(YOUR TASK) Using the listing below, select the lines with the word "axes" and copy them.

-- start of SOURCE DATA --

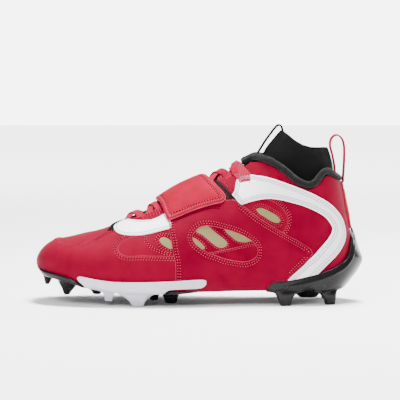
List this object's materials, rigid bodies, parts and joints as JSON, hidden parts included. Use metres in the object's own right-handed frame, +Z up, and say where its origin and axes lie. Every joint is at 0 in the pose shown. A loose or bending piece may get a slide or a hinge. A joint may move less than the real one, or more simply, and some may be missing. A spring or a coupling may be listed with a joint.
{
  "type": "american football cleat",
  "caption": "Mid-cut studded sports shoe with knitted sock collar, padded instep strap, flat laces, pull loops and moulded outsole plates.",
  "frame": {"origin": "on the ground, at the centre of the shoe's box", "axes": "+X runs along the shoe from toe to heel, +Y to the inner side of the foot, +Z up"},
  "size_m": [0.3006, 0.1059, 0.1644],
  "materials": {
    "red_synthetic": "fine nubuck-like synthetic",
    "red_leather": "smooth satin",
    "white_overlay": "smooth satin",
    "insole_board": "brushed cloth",
    "black_knit": "knitted",
    "fleece": "brushed fleece",
    "dark_plate": "moulded gloss",
    "pale_plate": "moulded satin",
    "webbing_red": "woven webbing",
    "webbing_black": "woven webbing",
    "lace": "flat woven",
    "mesh_yellow": "open mesh"
  },
  "bodies": {
    "root": {"upper": "red_synthetic", "insole": "insole_board", "bootie": "black_knit", "collar_roll": "fleece", "forefoot_plate": "dark_plate", "side_plate_lateral": "pale_plate", "side_plate_medial": "pale_plate", "heel_plate": "dark_plate", "quarter_lateral": "red_leather", "quarter_medial": "red_leather", "strap": "red_synthetic", "lace_cross_front": "lace", "lace_cross_middle": "lace", "lace_cross_rear": "lace", "lace_bar_top": "lace", "pull_loop_front": "webbing_black", "pull_loop_heel": "webbing_red", "heel_tab": "webbing_red"}
  },
  "joints": []
}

-- end of SOURCE DATA --

(FINAL RESULT)
List this object's materials, rigid bodies, parts and joints as JSON, hidden parts included. Use metres in the object's own right-handed frame, +Z up, and say where its origin and axes lie. Every joint is at 0 in the pose shown. A loose or bending piece may get a slide or a hinge. A joint may move less than the real one, or more simply, and some may be missing. A spring or a coupling may be listed with a joint.
  "frame": {"origin": "on the ground, at the centre of the shoe's box", "axes": "+X runs along the shoe from toe to heel, +Y to the inner side of the foot, +Z up"},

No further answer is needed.